Sedikit flash back, ketika muktamar PBNU di Situbondo tahun 1984, Gus Dur menyerukan agar NU kembali ke Khittah 1926. Gus Dur tergabung dalam Majlis 24, yang kemudian membentuk Tim 7 dengan tugas merumuskan konsep awal Khittah NU. Gus Dur sebagai ketua tim waktu itu. Hasil dari perumusan tersebut dilaporkan ke Majlis 24 yang kemudian dibawa ke Muktamar Situbondo. Draft tersebut menjadi keputusan Muktamar dan memilih Gus Dur menjadi Ketua Umum PBNU.
Gus Dur sangat konsisten dengan konsep Khittahnyadan membuat para Kiai yang berpolitik bingung. Gus Dur seolah sengaja ingin membuat jengkel para Kiai dengan kebijakan-kebijakan politiknya. Bisa saja dalam penilaian Gus Dur, berpolitik bukanlah medan juang Kiai.

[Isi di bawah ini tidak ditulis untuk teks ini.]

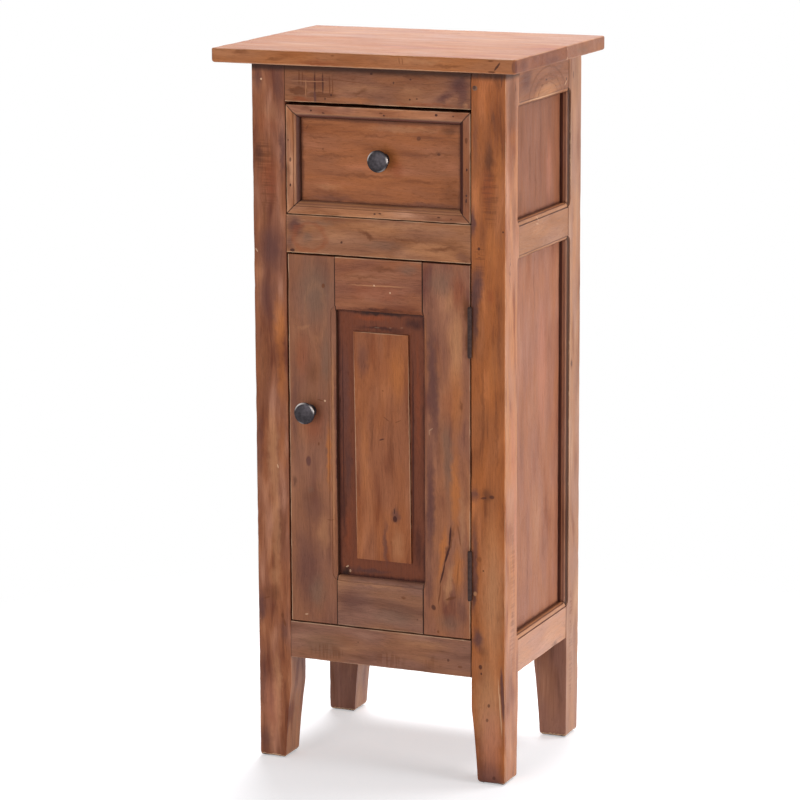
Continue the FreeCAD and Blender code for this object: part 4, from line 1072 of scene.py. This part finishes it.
# Dark, middle and light tones that serve several boards
SIDE_TONES = ((150, 98, 76), (196, 142, 113), (212, 158, 128))
RAIL_TONES = ((110, 68, 52), (134, 90, 66), (150, 104, 78))
BACK_TONES = ((96, 62, 48), (124, 84, 64), (146, 104, 80))
INNER_TONES = ((128, 84, 60), (156, 108, 78), (178, 130, 98))

WOOD_NODES = {}


def add_boards(shared, boards):
    """Boards of one kind: what they share, and what each has of its own."""
    for name, own in boards.items():
        WOOD_NODES[name] = {**shared, **own}


TOP_BOARDS = dict(
    grain="x", front=((147, 91, 58), (159, 104, 70), (171, 116, 80)), edges=("yz", "xz", "xy"), box=TOP_BOX,
    contrast=0.8, gloss=0.1,
)
add_boards(TOP_BOARDS, {
    "top_front_board": dict(
        spots=TOP_BOARD_FACE[3:] + TOP_FRONT_EDGE + TOP_RIGHT_END[:3],
        top=((202, 150, 126), (218, 170, 147), (228, 184, 164)),
        side=((142, 100, 86), (152, 109, 93), (162, 118, 101)),
    ),
    "top_rear_board": dict(
        spots=TOP_BOARD_FACE[:3] + TOP_RIGHT_END[2:],
        top=((208, 161, 142), (222, 180, 161), (230, 192, 175)),
        side=((156, 112, 93), (165, 121, 101), (174, 130, 109)),
    ),
})

# Name, spots, contrast, and tones of the front and of the side
POSTS = (
    (
        "front_left", LEFT_POST_FRONT + mirrored(RIGHT_POST_SIDE), 1.05,
        ((102, 60, 47), (134, 86, 64), (164, 114, 88)), SIDE_TONES,
    ),
    (
        "front_right", RIGHT_POST_FRONT + RIGHT_POST_SIDE, 0.85,
        ((112, 66, 45), (148, 90, 56), (172, 108, 70)), SIDE_TONES,
    ),
    (
        "back_left", mirrored(BACK_POST_SIDE), 0.65,
        ((88, 58, 48), (120, 84, 70), (150, 108, 88)), ((119, 81, 63), (178, 135, 112), (201, 160, 135)),
    ),
    (
        "back_right", BACK_POST_SIDE, 0.65,
        ((114, 79, 65), (147, 105, 87), (172, 128, 106)), ((140, 98, 78), (182, 139, 116), (201, 162, 138)),
    ),
)
for name, spots, contrast, front_tones, side_tones in POSTS:
    end, _, side = name.partition("_")
    sign = 1 if side == "right" else -1
    front, back = POST_DEPTH[end]
    left, right = sorted((sign * SIDE_POST_FACE, sign * POST_INSIDE))
    WOOD_NODES["post_" + name] = dict(
        grain="z", front=front_tones, side=side_tones, spots=spots, contrast=contrast, foot=True,
        edges=("xy",), box=((left, front, 0.0), (right, back, TOP_UNDERSIDE)),
        bands=("x", sign, POST_WINDOWS[end], SIDE_EDGE), seams=(UNDER_TOP_SHADOW_AND_DIRT,) if end == "front" else (),
    )

add_boards(dict(grain="x", edges=("yz",), seams=POST_SEAMS), {
    "front_top_rail": dict(front=RAIL_TONES, spots=TOP_RAIL_FRONT, seams=(*POST_SEAMS, UNDER_TOP_SHADOW_AND_DIRT)),
    "front_middle_rail": dict(front=((123, 80, 59), (144, 98, 71), (158, 111, 82)), spots=MIDDLE_RAIL_FRONT),
    "front_bottom_rail": dict(front=((114, 78, 62), (134, 94, 75), (152, 110, 88)), spots=BOTTOM_RAIL_FRONT),
})
WOOD_NODES["drawer_front"] = dict(
    grain="x", front=((124, 76, 53), (150, 95, 65), (166, 107, 77)), spots=DRAWER_PANEL, contrast=0.8,
    grime=((-104.0, 0, 711.0), (104.0, 0, 812.3), 4.0, 0.6),
)
add_boards(dict(grain="z", edges=("xy",), seams=DOOR_SEAMS), {
    "door_latch_stile": dict(
        front=((112, 74, 61), (132, 90, 70), (150, 104, 80)), spots=LATCH_STILE, contrast=0.6,
        box=DOOR_LEFT_BOX,
    ),
    "door_hinge_stile": dict(
        front=((109, 69, 58), (138, 92, 70), (163, 112, 82)), spots=HINGE_STILE, contrast=0.85,
        box=DOOR_RIGHT_BOX,
    ),
})
add_boards(dict(grain="x", edges=("yz",), seams=DOOR_SEAMS), {
    "door_top_rail": dict(front=((114, 70, 54), (136, 88, 66), (150, 102, 78)), spots=DOOR_TOP_RAIL),
    "door_bottom_rail": dict(front=((112, 78, 64), (132, 94, 76), (148, 108, 86)), spots=DOOR_BOTTOM_RAIL),
})
WOOD_NODES["door_panel"] = dict(
    grain="z", front=((122, 72, 51), (142, 89, 62), (157, 102, 72)), spots=PANEL_FIELD + PANEL_MARGIN,
    bands=("y", 1, (), MARGIN_STAIN), grime=((DOOR_LEFT, 0, 245.5), (DOOR_RIGHT, 0, 580.0), 5.5, 0.9),
    contrast=0.9,
)

# Side rails: spots and side tones
SIDE_RAILS = {
    "top_rail": (SIDE_TOP_RAIL, ((139, 96, 76), (162, 117, 96), (188, 140, 112))),
    "middle_rail": (SIDE_MIDDLE_RAIL, ((150, 109, 88), (176, 132, 108), (193, 149, 125))),
    "bottom_rail": ([], ((176, 131, 106), (203, 155, 130), (218, 172, 148))),
}
# Side panels: spots, side tones, lower and upper end of the opening, contrast
SIDE_PANELS = {
    "upper_panel": (SIDE_UPPER_PANEL, ((132, 91, 75), (157, 112, 93), (173, 127, 107)), 695.0, 833.0, 0.5),
    "lower_panel": (SIDE_LOWER_PANEL, ((152, 104, 86), (174, 125, 104), (189, 141, 120)), 181.0, 648.0, 0.6),
}
for side, sign in (("right_", 1), ("left_", -1)):
    for name, (spots, tones) in SIDE_RAILS.items():
        WOOD_NODES[side + name] = dict(
            grain="y", front=RAIL_TONES, side=tones, spots=spots if sign > 0 else mirrored(spots),
            edges=("xz",), contrast=0.6, bands=("x", sign, (), RAIL_EDGE), seams=SIDE_SEAMS,
        )
    for name, (spots, tones, bottom, top, contrast) in SIDE_PANELS.items():
        WOOD_NODES[side + name] = dict(
            grain="z", front=RAIL_TONES, side=tones, spots=spots if sign > 0 else mirrored(spots),
            contrast=contrast, grime=((0, SIDE_FRONT, bottom), (0, SIDE_BACK, top), 4.0, 0.7),
        )

# Each axis's part of a line at half a right angle
DIAGONAL = 0.7071
MITRE_HALF = 0.8


def mitre(x, z, slope):
    """The seam through a corner of the drawer's moulding."""
    return (DIAGONAL, 0, slope * DIAGONAL), (x + slope * z) * DIAGONAL, MITRE_HALF


MITRES = {
    "top left": mitre(-MOULDING_HALF, MOULDING_TOP, 1),
    "top right": mitre(MOULDING_HALF, MOULDING_TOP, -1),
    "bottom left": mitre(-MOULDING_HALF, MOULDING_BOTTOM, -1),
    "bottom right": mitre(MOULDING_HALF, MOULDING_BOTTOM, 1),
}
MOULDING_TONES = {
    "top": ((138, 88, 64), (160, 109, 81), (178, 126, 96)),
    "bottom": ((126, 82, 60), (154, 106, 78), (182, 132, 100)),
    "left": ((124, 78, 52), (160, 108, 78), (188, 136, 100)),
    "right": ((112, 70, 50), (134, 86, 62), (160, 108, 80)),
}
for side, tones in MOULDING_TONES.items():
    WOOD_NODES["drawer_moulding_" + side] = dict(
        grain="x" if side in ("top", "bottom") else "z", front=tones, spots=MOULDING_HOLES,
        seams=[seam for corner, seam in MITRES.items() if side in corner],
        bands=("y", 1, (), DRAWER_EDGE[side]), edges=("yz", "xy"), box=MOULDING_BOX, contrast=1.1,
    )
add_boards(dict(grain="x", front=BACK_TONES, edges=("yz",), contrast=0.6), {
    "back_top_rail": {}, "back_bottom_rail": {},
})
add_boards(dict(grain="z", front=BACK_TONES, contrast=0.5), {
    "back_board_1": {}, "back_board_2": {}, "back_board_3": {},
})
INNER_GRAINS = {
    "drawer_runner_left": "y", "drawer_runner_right": "y", "kicker_left": "y", "kicker_right": "y",
    "dust_panel": "x", "cupboard_floor": "x", "floor_cleats": "y", "drawer_stops": "x",
    "drawer_side_left": "y", "drawer_side_right": "y", "drawer_back": "x", "drawer_bottom": "x",
}
for name, grain in INNER_GRAINS.items():
    WOOD_NODES[name] = dict(grain=grain, front=INNER_TONES, contrast=0.5)

# Seeds of the wood and of its wear, from a board's place in the list
WOOD_SEED = (11.3, 2.0)
WEAR_SEED = 7.3


def box_mm(node_name):
    return [[value * MILLIMETRES for value in corner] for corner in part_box(node_name)]


def dress(node_name, material):
    node = nodes[node_name]
    node.data.materials.clear()
    node.data.materials.append(material)


for number, (name, board) in enumerate(WOOD_NODES.items()):
    if "edges" in board and "box" not in board:
        board["box"] = box_mm(name)
    material = wood(name, seed=number * WOOD_SEED[0] + WOOD_SEED[1], **board)
    if name in INNER_GRAINS:
        dress(name, material)
    else:
        piece = worn(
            name, board["grain"], number * WEAR_SEED, foot=name.startswith("post_"),
            loss=SMALL_ARRIS_LOSS if "moulding" in name else ARRIS_LOSS,
            outer=TOP_OUTER if name.startswith("top_") else None,
        )
        piece.data.materials.append(material)

# Metal: scales of its tarnish and grime, and how much darker and lighter they make it
TARNISH = (0.25, 4.0, 0.6)
GRIME = (1.3, 3.0, 0.6)
GRIME_TONE = 0.3
TARNISH_STEP = (0.32, 0.68)
DARKER = 0.75
LIGHTER = 1.25
DULL_STEP = (0.3, 0.7)
DULLER = 0.16
METAL_BUMP = (0.25, 0.0002)
# The knobs' rims, where painted highlight arcs lie, in mm from their middle
RIM_INSIDE = 11.2
RIM_BRIGHT = 12.6
RIM_HIGHLIGHT_COLOUR = (226, 218, 214)


def painted_rim_highlight(colour, place, centre, arcs):
    """Painted highlight arcs on the rim of a round knob, from (middle angle, half angle, strength)."""
    away = separate(vector_maths("SUBTRACT", place, (centre[0], 0, centre[1])))
    radius = length(Value(add_node("CombineXYZ", {0: away["x"], 1: away["z"]}).outputs[0]))
    on_rim = smooth(radius, RIM_INSIDE, RIM_BRIGHT)
    angle = maths("ARCTAN2", away["z"], away["x"])
    for middle, half, strength in arcs:
        mask = smooth(abs(angle - math.radians(middle)), math.radians(half), 0.0)
        colour = mix(on_rim * mask * strength, colour, linear(RIM_HIGHLIGHT_COLOUR))
    return colour


def metal(name, colour, roughness, metallic=1.0, gloss=0.5, rim=None):
    """Metal that is dull and mottled with age; rim: a knob's centre and its painted highlight arcs."""
    material, shader, place, _ = new_material(name)
    tarnish, grime = (
        noise(vector_maths("MULTIPLY", place, (scale,) * 3), *rest) for scale, *rest in (TARNISH, GRIME)
    )
    dark, light = (
        (*(min(channel * share, 1.0) for channel in linear(colour)[:3]), 1.0) for share in (DARKER, LIGHTER)
    )
    shown = mix(smooth(tarnish + spread(grime, GRIME_TONE), *TARNISH_STEP), dark, light)
    if rim:
        shown = painted_rim_highlight(shown, place, *rim)
    feed(shader.inputs["Base Color"], shown)
    feed(shader.inputs["Roughness"], smooth(grime, *DULL_STEP, roughness, roughness + DULLER))
    shader.inputs["Metallic"].default_value = metallic
    shader.inputs["Specular IOR Level"].default_value = gloss
    bumpy(shader, grime, *METAL_BUMP)
    return material


PEWTER = (58, 54, 57)
# Each knob's centre, and its painted highlight arcs
KNOBS = {
    "drawer_knob": ((4.0, 766.6), ((150, 48, 0.7), (10, 26, 0.5), (-60, 40, 0.3))),
    "door_knob": ((-91.65, 452.0), ((125, 55, 0.8), (30, 36, 0.5), (-110, 25, 0.25))),
}
for name, rim in KNOBS.items():
    dress(name, metal("pewter " + name, PEWTER, 0.34, rim=rim))
iron = metal("iron", (66, 50, 46), 0.6, metallic=0.0, gloss=0.1)
steel = metal("steel", (140, 138, 134), 0.35)
for name in nodes:
    if "hinge" in name and name != "door_hinge_stile":
        dress(name, iron)
for name in ("drawer_knob_screw", "door_knob_screw", "top_screws", "catch_plate"):
    dress(name, steel)
dress("catch_body", metal("catch plastic", (60, 46, 38), 0.5, metallic=0.0))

Saat ini sebagian Kiai sudah mulai “muak” dengan kebijakan aneh Gus Dur. Mereka yang bersebrangan dengan Gus Dur menjadi “tersiksa”. Dalam beberapa perselisihan terdahulu, para Kiai selalu kalah dalam persidangan. Mereka juga tidak ingin bernasib sama dengan PKU nya Gus Sholah atau PNU nya Syukron Ma’mun. Gus Dur seolah sengaja membuat para kiai tidak nyaman dalam berpolitik dan kembali ke Khittah mereka yang mulia, tentu dengan media yang selalu dekat dengannya – Muhaimin Iskandar-.
Kini Gus yang “nyentrik” ini di damprat sana-sini. Ia langsung dikucilkan dari solidaritas umatnya sendiri karena sikap politisnya itu.
Mengutip ucapan Almarhum Nurcholish Madjid “ Kita Share gagasan besarnya dan abaikan renik-renik kecil yang susah dipahami”.